Fondly called “Geo,” the raptor was being paired with female eagle “Sambisig” or “Sam.” The pair was brought to Singapore in 2019, based on an agreement between the Department of Environment and Natural Resources and Mandai.
They were the first breeding pair of Philippine Eagles to be sent outside the country as part of a recovery plan in case the captive-breeding population in PEF’s Davao facility would be hit by a disease like bird flu.‘Insurance’Loaning the eagles to a facility in another country, according to Salvador, “is a much-needed insurance and we hope that there will be other areas where our eagles can be kept out of harm’s way.”
“The avian bird flu has the potential to wipe out entire populations,” he cautioned.
“What happened to [Geo] was very unfortunate, but these things happen in any institution, in any species. What we are trying to do and I am sure this is also what Mandai Wildlife Reserve did, is really to take care of the eagles. In fact, when they noticed that Geo refused to eat, they did everything they could to bring him back,” Salvador said.
“The veterinarian crew of Mandai and their animal hospital [are] really top notch; one of the best in the world,” he added.

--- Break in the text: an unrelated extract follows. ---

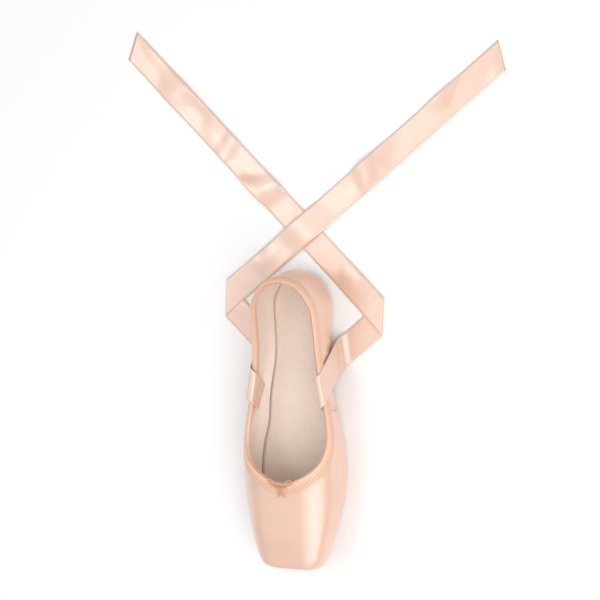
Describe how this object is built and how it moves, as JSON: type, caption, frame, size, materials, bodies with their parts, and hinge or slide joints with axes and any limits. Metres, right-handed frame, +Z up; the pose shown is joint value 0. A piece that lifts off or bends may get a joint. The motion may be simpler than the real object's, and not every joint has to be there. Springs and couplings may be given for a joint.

PEF, in a statement, said it was deeply saddened by Geothermica’s passing, “but rest assured that we will not lose heart in our mission to foster international cooperation to save this global jewel.”
Mandai said that with Geo gone, the reserve’s staff were focusing their attention on Sam, making sure she would adjust well without Geo.
Philippine Eagles are very hard to pair, Salvador said. “We selected Geo and Sam because they showed promising behaviors in our care. They showed signs of possible compatibility as they were not aggressive to each other,” he explained.
Mandai veterinarians noted that prior to his illness, Geo “began displaying behaviors indicating interest to mate with Sambisig.”
“We are not yet sure of the next step; that would be the decision of the Philippine government. But talks will be underway soon regarding the program. I want to underscore that this incident should not [deter] us [from continuing] to loan eagles to other reputable institutions because we really need to secure the species. We only have 392 pairs left,” Salvador said.
Geo was born on Jan. 7, 2004, at the Philippine Eagle Center in Malagos, Davao City. His care had been supported by the Energy Development Corp.